Works for me will do, just could not see running the UV light 24/7, at $50 a pop.
should get couple years out of bulb running part time.


----------



## jfly (Feb 17, 2009)

i just hooked my uv sterilizer up last night went and bout 40 dollars worth of fittings adapter clamps and hose.. already mine is almost cloud free. after this weekend ill be selling it.. if anyone wants it let me know.. it is an awesome 35 watt with QUARTZ sleeve not cheap glass. and mine is all stainless steel , can work on aquariums or ponds.. if youre interested pm me


----------



## Steve St.Laurent (Oct 2, 2008)

planenut007 said:


> Works for me will do, just could not see running the UV light 24/7, at $50 a pop.
> should get couple years out of bulb running part time.


Don't know what kind of UV sterilizer you have but if you shop around you can get UV bulbs MUCH cheaper.
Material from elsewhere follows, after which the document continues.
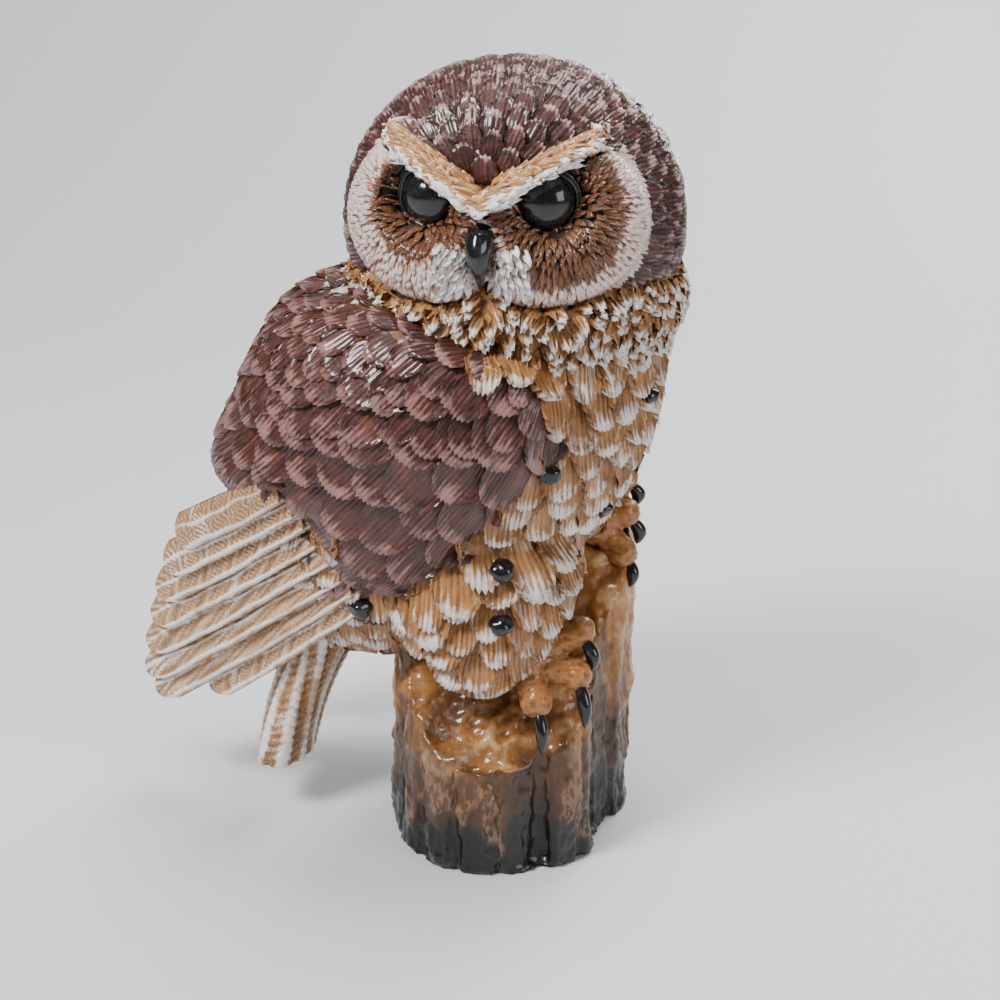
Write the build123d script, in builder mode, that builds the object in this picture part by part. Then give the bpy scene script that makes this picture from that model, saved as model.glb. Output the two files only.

I bought 36W UV bulbs for my turbotwist for $20.35 ea here - http://www.bulbtronics.com/Search-The-W ... HPLL36WTUV .


----------



## planenut007 (Mar 21, 2009)

Thanks for info, I got an Aquastep 25 watt, have not heard anything bad about it, seems to work good water crystal clear in 24 hrs.


----------



## Toby_H (Apr 15, 2005)

Fluorescent bulbs experience more wear at the moment of illumination than over the course of many hours of continuous use... they also use more electricity at the moment of illumination than over the course of many hours of continuous use...

I've discussed this topic with my father at length, who has been a Union electrician since just before electricity was discovered... his suggestion was that running them 12 hours on / 12 hours off would use slightly less electricity over the course of the year and would slightly extend the life of the bulb...
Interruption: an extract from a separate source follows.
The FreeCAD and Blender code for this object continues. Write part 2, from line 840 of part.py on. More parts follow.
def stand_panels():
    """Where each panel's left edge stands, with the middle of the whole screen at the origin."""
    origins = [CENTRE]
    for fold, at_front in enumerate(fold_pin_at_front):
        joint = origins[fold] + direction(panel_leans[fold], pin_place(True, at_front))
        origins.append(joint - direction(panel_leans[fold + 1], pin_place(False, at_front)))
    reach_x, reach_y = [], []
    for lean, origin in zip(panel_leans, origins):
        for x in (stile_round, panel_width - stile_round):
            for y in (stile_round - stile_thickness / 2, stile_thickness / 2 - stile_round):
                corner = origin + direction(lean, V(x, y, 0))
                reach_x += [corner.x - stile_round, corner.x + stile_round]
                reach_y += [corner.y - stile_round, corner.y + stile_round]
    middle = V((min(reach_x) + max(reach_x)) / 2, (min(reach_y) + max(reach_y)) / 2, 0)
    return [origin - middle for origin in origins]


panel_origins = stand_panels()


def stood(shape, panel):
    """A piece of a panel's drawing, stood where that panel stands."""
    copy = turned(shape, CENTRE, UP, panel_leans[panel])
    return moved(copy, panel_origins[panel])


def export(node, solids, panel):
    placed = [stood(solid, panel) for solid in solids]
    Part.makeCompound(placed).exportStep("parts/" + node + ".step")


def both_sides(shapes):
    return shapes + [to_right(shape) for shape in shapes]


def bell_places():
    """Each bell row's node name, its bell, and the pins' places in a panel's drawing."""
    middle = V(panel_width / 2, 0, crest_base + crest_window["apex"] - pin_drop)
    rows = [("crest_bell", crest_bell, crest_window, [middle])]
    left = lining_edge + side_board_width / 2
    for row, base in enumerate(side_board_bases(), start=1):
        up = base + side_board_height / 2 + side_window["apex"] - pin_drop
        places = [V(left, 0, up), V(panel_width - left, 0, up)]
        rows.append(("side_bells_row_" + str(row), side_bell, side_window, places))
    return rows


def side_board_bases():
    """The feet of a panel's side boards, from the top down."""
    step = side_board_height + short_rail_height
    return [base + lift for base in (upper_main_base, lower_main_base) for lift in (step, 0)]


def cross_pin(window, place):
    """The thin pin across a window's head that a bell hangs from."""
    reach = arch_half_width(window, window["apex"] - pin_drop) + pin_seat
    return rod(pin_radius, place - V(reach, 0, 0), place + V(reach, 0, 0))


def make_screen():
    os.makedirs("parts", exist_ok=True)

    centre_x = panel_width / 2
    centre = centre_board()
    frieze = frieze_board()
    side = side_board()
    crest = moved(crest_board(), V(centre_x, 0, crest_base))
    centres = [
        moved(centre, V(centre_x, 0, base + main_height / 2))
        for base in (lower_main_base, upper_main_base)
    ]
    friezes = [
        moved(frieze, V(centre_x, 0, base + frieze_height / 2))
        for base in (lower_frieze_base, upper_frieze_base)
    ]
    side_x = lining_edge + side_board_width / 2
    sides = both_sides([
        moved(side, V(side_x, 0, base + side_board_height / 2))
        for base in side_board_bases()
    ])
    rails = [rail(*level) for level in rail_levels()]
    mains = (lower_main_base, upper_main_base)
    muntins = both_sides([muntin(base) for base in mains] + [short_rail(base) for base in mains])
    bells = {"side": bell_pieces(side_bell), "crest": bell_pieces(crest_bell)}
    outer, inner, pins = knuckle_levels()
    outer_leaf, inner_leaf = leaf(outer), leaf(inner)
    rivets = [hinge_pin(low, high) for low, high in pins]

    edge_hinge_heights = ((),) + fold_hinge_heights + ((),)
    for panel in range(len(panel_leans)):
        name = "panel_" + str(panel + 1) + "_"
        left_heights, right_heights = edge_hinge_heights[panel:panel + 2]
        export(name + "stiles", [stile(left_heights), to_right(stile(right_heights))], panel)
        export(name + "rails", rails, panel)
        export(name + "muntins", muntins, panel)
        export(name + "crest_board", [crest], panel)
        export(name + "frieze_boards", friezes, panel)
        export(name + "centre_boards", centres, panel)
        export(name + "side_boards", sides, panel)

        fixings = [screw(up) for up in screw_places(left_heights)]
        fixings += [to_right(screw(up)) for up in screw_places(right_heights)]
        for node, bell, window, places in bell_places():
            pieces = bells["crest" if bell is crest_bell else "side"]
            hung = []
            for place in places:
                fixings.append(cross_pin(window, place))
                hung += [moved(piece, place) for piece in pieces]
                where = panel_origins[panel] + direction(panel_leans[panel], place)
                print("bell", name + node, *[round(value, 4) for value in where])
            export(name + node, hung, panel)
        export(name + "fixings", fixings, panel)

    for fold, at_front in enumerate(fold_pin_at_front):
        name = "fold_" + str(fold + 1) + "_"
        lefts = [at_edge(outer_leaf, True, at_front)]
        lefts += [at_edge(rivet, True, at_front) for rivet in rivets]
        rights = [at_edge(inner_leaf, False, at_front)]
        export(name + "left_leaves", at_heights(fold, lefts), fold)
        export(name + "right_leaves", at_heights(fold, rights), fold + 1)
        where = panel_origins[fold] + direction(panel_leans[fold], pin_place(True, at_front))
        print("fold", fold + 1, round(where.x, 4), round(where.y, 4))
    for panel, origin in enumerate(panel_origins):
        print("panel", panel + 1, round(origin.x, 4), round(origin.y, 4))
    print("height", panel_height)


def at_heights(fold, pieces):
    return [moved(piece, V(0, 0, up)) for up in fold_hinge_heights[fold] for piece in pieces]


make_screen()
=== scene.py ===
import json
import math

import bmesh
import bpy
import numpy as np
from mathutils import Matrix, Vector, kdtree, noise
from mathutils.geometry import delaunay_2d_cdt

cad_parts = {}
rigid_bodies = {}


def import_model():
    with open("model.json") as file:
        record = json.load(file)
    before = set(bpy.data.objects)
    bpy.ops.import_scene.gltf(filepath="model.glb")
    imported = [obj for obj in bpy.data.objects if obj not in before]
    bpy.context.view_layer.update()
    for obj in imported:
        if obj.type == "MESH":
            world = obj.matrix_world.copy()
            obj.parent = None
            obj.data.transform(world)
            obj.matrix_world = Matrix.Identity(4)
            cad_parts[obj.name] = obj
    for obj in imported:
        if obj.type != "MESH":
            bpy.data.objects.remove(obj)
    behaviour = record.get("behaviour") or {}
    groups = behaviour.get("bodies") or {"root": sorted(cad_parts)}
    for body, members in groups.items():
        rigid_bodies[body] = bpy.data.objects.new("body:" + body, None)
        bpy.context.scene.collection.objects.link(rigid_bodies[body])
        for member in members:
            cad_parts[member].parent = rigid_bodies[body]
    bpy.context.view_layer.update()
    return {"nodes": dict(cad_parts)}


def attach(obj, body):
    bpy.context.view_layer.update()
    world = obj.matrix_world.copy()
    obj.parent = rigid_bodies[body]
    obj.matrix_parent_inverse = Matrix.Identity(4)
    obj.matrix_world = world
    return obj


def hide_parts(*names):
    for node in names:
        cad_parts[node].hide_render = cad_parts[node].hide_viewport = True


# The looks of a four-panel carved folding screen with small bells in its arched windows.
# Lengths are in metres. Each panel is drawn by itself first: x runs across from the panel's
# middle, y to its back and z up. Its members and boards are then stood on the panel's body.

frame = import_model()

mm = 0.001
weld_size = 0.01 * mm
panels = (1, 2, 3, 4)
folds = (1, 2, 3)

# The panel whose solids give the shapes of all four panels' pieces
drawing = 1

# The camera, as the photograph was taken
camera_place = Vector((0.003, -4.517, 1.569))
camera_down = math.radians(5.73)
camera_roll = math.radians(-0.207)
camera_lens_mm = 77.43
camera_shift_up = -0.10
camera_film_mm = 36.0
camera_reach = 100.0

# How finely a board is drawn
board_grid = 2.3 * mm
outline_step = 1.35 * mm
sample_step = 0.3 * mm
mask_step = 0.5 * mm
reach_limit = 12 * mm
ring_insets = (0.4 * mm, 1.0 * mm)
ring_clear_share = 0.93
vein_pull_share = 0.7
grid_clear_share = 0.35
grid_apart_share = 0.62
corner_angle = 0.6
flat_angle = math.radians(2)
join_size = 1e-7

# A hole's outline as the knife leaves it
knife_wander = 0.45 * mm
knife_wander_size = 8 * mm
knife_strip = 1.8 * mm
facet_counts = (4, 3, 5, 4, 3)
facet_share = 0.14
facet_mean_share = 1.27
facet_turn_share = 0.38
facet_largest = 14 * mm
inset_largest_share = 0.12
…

"UV strength" of a UV bulb slowly erodes over time... it doesn't work fine then stop working one day... also keep in mind that the bulb will illuminate (light up) long after the UV strength has completely eroded.
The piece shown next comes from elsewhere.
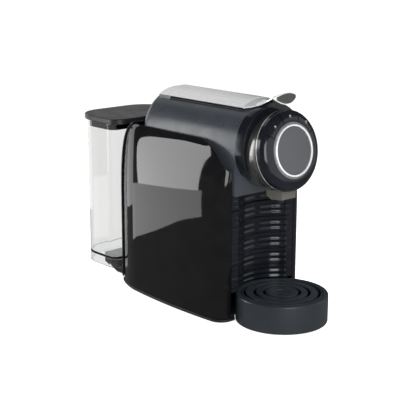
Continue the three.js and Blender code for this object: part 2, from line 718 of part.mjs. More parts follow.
// Plan of the tank: tight front corners, large rear corners and a slightly bowed back.
function tankOutline(grow, front = TANK_FRONT - grow) {
  const half = TANK_HALF + grow;
  const rear = TANK_REAR + grow;
  const frontCorner = TANK_FRONT_CORNER + grow;
  const corner = TANK_CORNER + grow;
  return [
    ...arc(half - frontCorner, front + frontCorner, frontCorner, frontCorner, -90, 0, 5),
    ...arc(half - corner, rear - corner, corner, corner, 0, 90, 10),
    ...arc(-half + corner, rear - corner, corner, corner, 90, 180, 10),
    ...arc(-half + frontCorner, front + frontCorner, frontCorner, frontCorner, 180, 270, 5),
  ];
}

function waterTank() {
  const outer = prismZ(tankOutline(0), TANK_SKIRT, TANK_TOP);
  const inside = prismZ(tankOutline(-TANK_WALL), TANK_FLOOR + 3, TANK_TOP + 10);
  const under = prismZ(tankOutline(-TANK_WALL), TANK_SKIRT - 5, TANK_FLOOR);
  const valveHole = rodZ(9.4, 0, 60, 0, VALVE_Y, 28);
  return cut(outer, inside, under, valveHole);
}

function tankValve() {
  return turnZ([[0, 26.6], [5, 26.6], [5, 29], [9, 29], [9, 33.2], [11, 33.2], [11, 35.4], [4, 37.5],
    [0, 37.5]], 28).translate(0, VALVE_Y, 0);
}

function tankLid() {
  const cap = prismZ(tankOutline(LID_OVERHANG, LID_FRONT), TANK_TOP + GAP, LID_TOP - 1.2);
  const crown = prismZ(tankOutline(LID_OVERHANG - 1.4, LID_FRONT + 1.4), LID_TOP - 1.3, LID_TOP);
  const plug = prismZ(tankOutline(-TANK_WALL - 0.5), TANK_TOP - 9, TANK_TOP + 1);
  const plugHollow = prismZ(tankOutline(-TANK_WALL - 3), TANK_TOP - 20, TANK_TOP);
  return cut(join(cap, crown, plug), plugHollow);
}

function tankDock() {
  const start = BODY_REAR + GAP;
  const side = [[start, DOCK_BOTTOM], [DOCK_REAR - 26, DOCK_BOTTOM], [DOCK_REAR, DOCK_TOP - 0.6],
    [DOCK_REAR, DOCK_TOP], [start, DOCK_TOP]];
  const base = prismX(side, DOCK_LEFT, DOCK_RIGHT);
  const plugFront = TANK_FRONT + TANK_WALL + 0.6;
  const plug = box(DOCK_LEFT, DOCK_RIGHT, plugFront, DOCK_REAR, DOCK_TOP - 0.4, TANK_FLOOR - 1.6);
  const pipeBore = rodY(4.4, BODY_REAR - 5, VALVE_Y - 12, 0, INLET_Z, 24);
  const seatBore = rodZ(8.4, DOCK_BOTTOM + 1.4, 40, 0, VALVE_Y, 28);
  return cut(join(base, plug), pipeBore, seatBore);
}

function valveSeat() {
  return turnZ([[0, DOCK_BOTTOM + 1.8], [8, DOCK_BOTTOM + 1.8], [8, 26], [6, 26], [6, 13], [0, 13]], 28)
    .translate(0, VALVE_Y, 0);
}

function cordGland() {
  return rodY(5, BODY_REAR + GAP, BODY_REAR + 8, 39.5, 12, 24);
}

// ---- assembly -----------------------------------------------------------------------------------

const FINISH = {
  pianoBlack: { color: 0x0b0b0d, roughness: 0.08, metalness: 0 },
  slate: { color: 0x4a4f57, roughness: 0.45, metalness: 0.2 },
  darkSatin: { color: 0x2b2d32, roughness: 0.4, metalness: 0 },
  blackPlastic: { color: 0x16171a, roughness: 0.35, metalness: 0 },
  rubber: { color: 0x111111, roughness: 0.9, metalness: 0 },
  silver: { color: 0xd8d9db, roughness: 0.25, metalness: 0.9 },
  chrome: { color: 0xf0f1f3, roughness: 0.06, metalness: 1 },
  dial: { color: 0x5c6066, roughness: 0.35, metalness: 0.5 },
  lightGrey: { color: 0xa8abb0, roughness: 0.4, metalness: 0.3 },
  clear: { color: 0xe6eef0, roughness: 0.05, metalness: 0 },
  steel: { color: 0xb4b6ba, roughness: 0.35, metalness: 1 },
  aluminium: { color: 0x9a9ca0, roughness: 0.5, metalness: 1 },
  brass: { color: 0xb08d4a, roughness: 0.4, metalness: 1 },
  board: { color: 0x1f5c35, roughness: 0.6, metalness: 0 },
  hose: { color: 0xd5d8d4, roughness: 0.5, metalness: 0 },
};

const group = new THREE.Group();
const dial = new THREE.Group();
dial.position.set(0, DIAL_Y, DIAL_Z);
dial.rotation.x = Math.PI / 2 - DIAL_TILT;
group.add(dial);

function add(name, geometry, finish, parent = group) {
  const mesh = new THREE.Mesh(toGeometry(toSolid(geometry)), new THREE.MeshStandardMaterial(FINISH[finish]));
  mesh.name = name;
  parent.add(mesh);
}

add('base_plate', basePlate(), 'blackPlastic');
for (const [name, x, y] of [['front_left', -58, -70], ['front_right', 58, -70],
  ['rear_left', -46, 80], ['rear_right', 46, 80]]) {
  add(`foot_${name}`, foot(x, y), 'rubber');
}
add('side_panel_left', sidePanel(-1), 'pianoBlack');
add('side_panel_right', sidePanel(1), 'pianoBlack');
add('rear_cover', rearCover(), 'blackPlastic');
add('top_cover', topCover(), 'slate');
add('front_fascia', frontFascia(), 'slate');
add('recess_header', recessHeader(), 'blackPlastic');
add('head_drum', headDrum(), 'slate');
add('head_collar', headCollar(), 'blackPlastic');

add('dial_bezel', dialBezel(), 'pianoBlack', dial);
add('button_left', dialButton(-BUTTON_SPAN), 'pianoBlack', dial);
add('button_middle', dialButton(0), 'pianoBlack', dial);
add('button_right', dialButton(BUTTON_SPAN), 'pianoBlack', dial);
add('indicator_ring', indicatorRing(), 'lightGrey', dial);
add('dial_ring', dialRing(), 'chrome', dial);
add('dial_disc', dialDisc(), 'dial', dial);

add('spout_housing', spoutHousing(), 'slate');
add('spout_nozzle', spoutNozzle(), 'blackPlastic');

add('drip_tray', dripTray(), 'darkSatin');
add('drip_grille', dripGrille(), 'darkSatin');
add('drawer_front', drawerFront(), 'pianoBlack');
add('capsule_bin', capsuleBin(), 'blackPlastic');

add('lever_plate', leverPlate(), 'silver');
add('lever_arm', leverArm(), 'blackPlastic');
add('lever_tip', leverTip(), 'chrome');
add('lever_pin', leverPin(), 'steel');

add('brew_chamber', brewChamber(), 'blackPlastic');
add('brew_piston', brewPiston(), 'steel');
add('thermoblock', thermoblock(), 'aluminium');
add('pump', pump(), 'brass');
add('pump_cradle', pumpCradle(), 'blackPlastic');
add('flow_meter', flowMeter(), 'lightGrey');
add('control_board', controlBoard(), 'board');
add('chassis', chassis(), 'blackPlastic');
add('inlet_pipe', inletPipe(), 'hose');
add('pump_pipe', pumpPipe(), 'hose');
add('boiler_pipe', boilerPipe(), 'hose');

add('tank_dock', tankDock(), 'blackPlastic');
add('valve_seat', valveSeat(), 'rubber');
add('cord_gland', cordGland(), 'rubber');
add('water_tank', waterTank(), 'clear');
add('tank_valve', tankValve(), 'blackPlastic');
add('tank_lid', tankLid(), 'blackPlastic');

export default group;
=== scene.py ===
"""Visual model of the pod coffee machine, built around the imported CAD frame. Lengths are millimetres
until a mesh is made; the object's frame has +Z up, -Y to the front and its origin on the table."""
import functools
import math

import bmesh
import bpy
from mathutils import Matrix, Vector

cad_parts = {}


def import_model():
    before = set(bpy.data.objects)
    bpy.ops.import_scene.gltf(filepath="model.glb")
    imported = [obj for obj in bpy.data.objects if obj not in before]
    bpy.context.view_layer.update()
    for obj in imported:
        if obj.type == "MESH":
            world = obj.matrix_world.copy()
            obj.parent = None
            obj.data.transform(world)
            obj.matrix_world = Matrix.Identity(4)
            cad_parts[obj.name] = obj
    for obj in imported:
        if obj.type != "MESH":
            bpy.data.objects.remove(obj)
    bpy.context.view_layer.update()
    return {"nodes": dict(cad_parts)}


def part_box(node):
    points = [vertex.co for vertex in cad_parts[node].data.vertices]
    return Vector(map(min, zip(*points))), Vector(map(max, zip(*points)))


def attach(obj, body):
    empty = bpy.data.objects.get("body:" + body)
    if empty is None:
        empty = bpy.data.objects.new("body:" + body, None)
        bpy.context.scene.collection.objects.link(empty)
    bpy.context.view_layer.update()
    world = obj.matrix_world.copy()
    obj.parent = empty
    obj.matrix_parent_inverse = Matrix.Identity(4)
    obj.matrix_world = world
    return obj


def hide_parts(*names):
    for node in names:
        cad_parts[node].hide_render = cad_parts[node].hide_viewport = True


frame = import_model()

MM = 0.001


def cad(node):
    """Lowest and highest corner of a CAD node, in millimetres."""
    low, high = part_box(node)
    return low / MM, high / MM


# ---- driving sizes, read from the frame where a node gives them ----------------------------------

PANEL_LOW, PANEL_HIGH = cad("side_panel_right")
BODY_FRONT = PANEL_LOW.y
BODY_REAR = cad("rear_cover")[1].y
BODY_HALF = PANEL_HIGH.x
PANEL_INNER = PANEL_LOW.x
PANEL_BOTTOM = PANEL_LOW.z
PANEL_TOP = PANEL_HIGH.z
BODY_WIDEST_Y = -35
SIDE_RADIUS = 862
FRONT_CORNER = 18
REAR_CORNER = 10
REAR_ROUND_START = 60
REAR_ROUND_RADIUS = 118
SHOULDER_START = 120
BODY_TOP = 224
TOP_HALF = 53
REAR_CURVE_START = 150
PANEL_POINTS = 150
PANEL_LEVELS = 46
REAR_TOP_Y = 79
SHELL = 2.6
ARCH_RADIUS = 55
ARCH_Y = -55
ARCH_Z = 168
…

I've read many manufacturer suggestions to replace the bulb after 9 months of continuous use... I personally run most of my UV lights 12 hours on / 12 hours off and replace bulbs yearly (Jan 1 makes an easy date to remember). This approach has severed me well for a few years now...


----------



## pgrommesh (May 10, 2009)

Toby_H said:


> Fluorescent bulbs experience more wear at the moment of illumination than over the course of many hours of continuous use... they also use more electricity at the moment of illumination than over the course of many hours of continuous use...
> 
> I've discussed this topic with my father at length, who has been a Union electrician since just before electricity was discovered... his suggestion was that running them 12 hours on / 12 hours off would use slightly less electricity over the course of the year and would slightly extend the life of the bulb...


They tested this on mythbusters, and it uses somewhere around 30 seconds of electricity at the point of illumination, this was for those large 4 foot bulbs that are usually in ceilings in stores.. all other bulbs they tested used less than 1 second of electricity at the point of illumination.


----------



## illusions2281 (Jan 25, 2009)

what did they do on mythbusters???


----------



## Toby_H (Apr 15, 2005)

pgrommesh said:


> Toby_H said:
> 
> 
> > Fluorescent bulbs experience more wear at the moment of illumination than over the course of many hours of continuous use... they also use more electricity at the moment of illumination than over the course of many hours of continuous use...
> ...


Did they test wear and tear on the bulbs? As this is the larger concern in this discussion...

When I suggested to my father (the electrician) that upon elumination the fluorescent lamps only used the equivilant of 30 seconds of power from constant use his reply was "hogwash"... I didn't see the episode therefore cannot debate your claim... and I'm by no means suggesting your wrong... but there is a strong chance there are details that may be different from what they tested and what I or my father are considering...


----------